After successfully appealing an IMR determination and obtaining an order remanding the matter back to IMR for review by a different physician reviewer, Zuniga filed a discovery motion seeking the disclosure of the IMR reviewers’ identities. The Workers’ Compensation Judge ruled that he could not release the names of the IMR physicians pursuant to Labor Code section 4610.6(f).

Zuniga filed a petition for reconsideration, which was denied. He then filed a petition in the Court of Appeal arguing that the anonymity of the IMR reviewers violates due process and that the IMR statutes violate the guaranteed right to appellate review. The Court of Appeal rejected his constitutional challenge, and affirmed the WCAB in the unpublished case of Zuniga v WCAB.

Zuniga argued that it is a denial of due process for an IMR to refuse to disclose the identities of the reviewers when the decision of the first reviewer is reversed and the dispute is referred to a different reviewer in the organization. He claimed that without knowing the identities of the reviewers, an applicant is deprived of the opportunity to “dispute the findings of the second reviewer on the ground that they were made by the same reviewer whose opinion was reversed.”

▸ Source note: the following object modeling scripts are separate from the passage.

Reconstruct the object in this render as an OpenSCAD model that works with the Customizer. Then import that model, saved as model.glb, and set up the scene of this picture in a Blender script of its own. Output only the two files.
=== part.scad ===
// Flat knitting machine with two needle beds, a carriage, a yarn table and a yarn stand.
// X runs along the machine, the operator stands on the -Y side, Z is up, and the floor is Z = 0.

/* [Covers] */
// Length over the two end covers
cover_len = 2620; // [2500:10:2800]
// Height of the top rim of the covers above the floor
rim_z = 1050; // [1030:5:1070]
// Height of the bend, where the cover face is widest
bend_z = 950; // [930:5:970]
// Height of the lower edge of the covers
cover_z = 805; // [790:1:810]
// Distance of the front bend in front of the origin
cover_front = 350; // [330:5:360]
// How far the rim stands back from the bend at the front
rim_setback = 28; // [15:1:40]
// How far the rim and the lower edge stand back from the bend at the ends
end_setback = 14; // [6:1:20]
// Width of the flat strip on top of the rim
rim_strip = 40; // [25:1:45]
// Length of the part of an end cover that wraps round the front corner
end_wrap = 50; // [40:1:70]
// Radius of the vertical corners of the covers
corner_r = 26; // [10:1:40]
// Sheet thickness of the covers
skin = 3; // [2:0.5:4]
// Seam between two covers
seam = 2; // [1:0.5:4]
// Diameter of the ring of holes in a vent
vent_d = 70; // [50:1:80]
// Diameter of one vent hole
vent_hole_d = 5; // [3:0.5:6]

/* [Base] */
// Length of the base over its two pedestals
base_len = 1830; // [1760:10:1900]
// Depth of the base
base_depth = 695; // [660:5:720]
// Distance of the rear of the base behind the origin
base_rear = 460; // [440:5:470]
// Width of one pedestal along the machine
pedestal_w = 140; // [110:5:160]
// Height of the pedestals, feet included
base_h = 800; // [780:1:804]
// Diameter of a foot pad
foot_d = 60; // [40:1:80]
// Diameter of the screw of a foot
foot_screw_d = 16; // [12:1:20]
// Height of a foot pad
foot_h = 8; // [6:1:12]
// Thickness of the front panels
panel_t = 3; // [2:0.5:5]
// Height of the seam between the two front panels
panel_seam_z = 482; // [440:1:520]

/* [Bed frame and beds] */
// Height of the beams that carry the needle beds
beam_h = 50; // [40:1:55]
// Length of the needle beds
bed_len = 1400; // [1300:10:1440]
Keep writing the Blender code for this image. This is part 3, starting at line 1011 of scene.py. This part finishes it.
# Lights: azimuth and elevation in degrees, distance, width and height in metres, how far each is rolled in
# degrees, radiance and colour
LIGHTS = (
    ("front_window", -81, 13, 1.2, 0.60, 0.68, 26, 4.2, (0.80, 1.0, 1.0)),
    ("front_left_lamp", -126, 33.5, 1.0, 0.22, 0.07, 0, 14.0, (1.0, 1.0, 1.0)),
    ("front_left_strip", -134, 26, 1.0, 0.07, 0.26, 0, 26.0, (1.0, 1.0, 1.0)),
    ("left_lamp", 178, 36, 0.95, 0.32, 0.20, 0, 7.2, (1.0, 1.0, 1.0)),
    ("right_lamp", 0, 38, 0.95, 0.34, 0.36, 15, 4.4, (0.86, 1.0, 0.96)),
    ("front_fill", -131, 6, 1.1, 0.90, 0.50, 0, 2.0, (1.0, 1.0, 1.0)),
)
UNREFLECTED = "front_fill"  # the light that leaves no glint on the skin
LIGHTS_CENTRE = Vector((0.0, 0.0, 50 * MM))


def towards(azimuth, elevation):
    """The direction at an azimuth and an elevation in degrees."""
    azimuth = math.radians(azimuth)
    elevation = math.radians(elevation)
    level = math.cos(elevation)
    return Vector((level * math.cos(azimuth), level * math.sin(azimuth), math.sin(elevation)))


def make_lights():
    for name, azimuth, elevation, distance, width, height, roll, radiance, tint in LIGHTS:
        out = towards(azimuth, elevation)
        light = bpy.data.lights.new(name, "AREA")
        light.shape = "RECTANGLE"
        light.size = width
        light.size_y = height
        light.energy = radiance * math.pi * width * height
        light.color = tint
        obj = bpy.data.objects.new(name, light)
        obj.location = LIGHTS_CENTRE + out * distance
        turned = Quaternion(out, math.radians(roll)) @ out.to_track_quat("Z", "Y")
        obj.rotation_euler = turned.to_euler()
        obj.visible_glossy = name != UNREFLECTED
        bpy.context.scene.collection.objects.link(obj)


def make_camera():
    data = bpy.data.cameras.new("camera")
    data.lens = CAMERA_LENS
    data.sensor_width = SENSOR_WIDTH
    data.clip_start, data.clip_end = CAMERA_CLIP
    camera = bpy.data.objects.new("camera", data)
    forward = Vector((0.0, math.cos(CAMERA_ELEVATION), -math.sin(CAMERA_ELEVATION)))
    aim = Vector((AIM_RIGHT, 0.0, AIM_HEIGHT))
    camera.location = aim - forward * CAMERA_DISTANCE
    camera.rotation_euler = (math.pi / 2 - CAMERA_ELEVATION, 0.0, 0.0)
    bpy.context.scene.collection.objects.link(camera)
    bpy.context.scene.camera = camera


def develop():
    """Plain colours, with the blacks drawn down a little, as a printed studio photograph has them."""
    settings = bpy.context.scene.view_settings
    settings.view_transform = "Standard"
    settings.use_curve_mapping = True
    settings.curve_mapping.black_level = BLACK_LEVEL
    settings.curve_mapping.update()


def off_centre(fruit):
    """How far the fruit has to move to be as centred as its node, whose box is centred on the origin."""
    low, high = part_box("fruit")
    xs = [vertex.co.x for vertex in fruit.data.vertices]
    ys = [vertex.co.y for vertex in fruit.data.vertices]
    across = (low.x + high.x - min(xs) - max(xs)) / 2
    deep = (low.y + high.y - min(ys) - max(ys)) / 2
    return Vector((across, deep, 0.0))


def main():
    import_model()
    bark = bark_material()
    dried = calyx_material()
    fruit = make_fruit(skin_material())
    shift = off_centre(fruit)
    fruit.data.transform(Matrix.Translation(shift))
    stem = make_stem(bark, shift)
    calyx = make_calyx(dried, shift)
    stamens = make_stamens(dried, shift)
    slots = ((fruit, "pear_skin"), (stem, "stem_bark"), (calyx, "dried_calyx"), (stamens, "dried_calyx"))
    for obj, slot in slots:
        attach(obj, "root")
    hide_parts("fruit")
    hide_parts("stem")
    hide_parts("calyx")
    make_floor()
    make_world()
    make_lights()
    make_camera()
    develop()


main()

The Court of Appeal responded by noting that under Article XIV, Section 4 of the California Constitution, the Legislature “is . . . expressly vested with plenary power unlimited by any provision of this Constitution, to create, and enforce a complete system of worker’s compensation by appropriate legislation.”

As the Court of Appeal held in Stevens, the due process clause of the California Constitution (Cal. Const., art. I, § 7, subd. (a)) does not limit the Legislature’s authority to create a workers’ compensation system. (Stevens, supra, 241 Cal.App.4th at pp. 1092-1093.) Section 4 therefore “supersedes the state Constitution’s due process clause with respect to legislation passed under the Legislature’s plenary powers over the workers’ compensation system.”

The Court also ruled that Zuniga’s federal due process claim fails as well. The Court of Appeal in Stevens  concluded that the IMR process, including the confidentiality requirement of section 4610.6, subdivision (f), does not violate the federal due process clause. (Stevens, supra, 241 Cal.App.4th at pp. 1096-1101; see also Ramirez, supra, 10 Cal.App.5th at pp. 227-229.)

The Court of Appeal in Stevens assumed that an IMR determination is state action and implicates a protected property interest, which are prerequisites to a federal due process claim. (Stevens, supra, 241 Cal.App.4th at pp. 1096-1098.) The court concluded that even so, Stevens’s due process claim failed because the IMR process “afford[s] ample process. ‘The core of due process is the right to notice and a meaningful opportunity to be heard.’”

When due process must be afforded, the amount of process required is determined by balancing the affected private interest, the risk of erroneous deprivation of this interest, the probable value, if any, of additional or substitute safeguards, and the government’s interest in the process.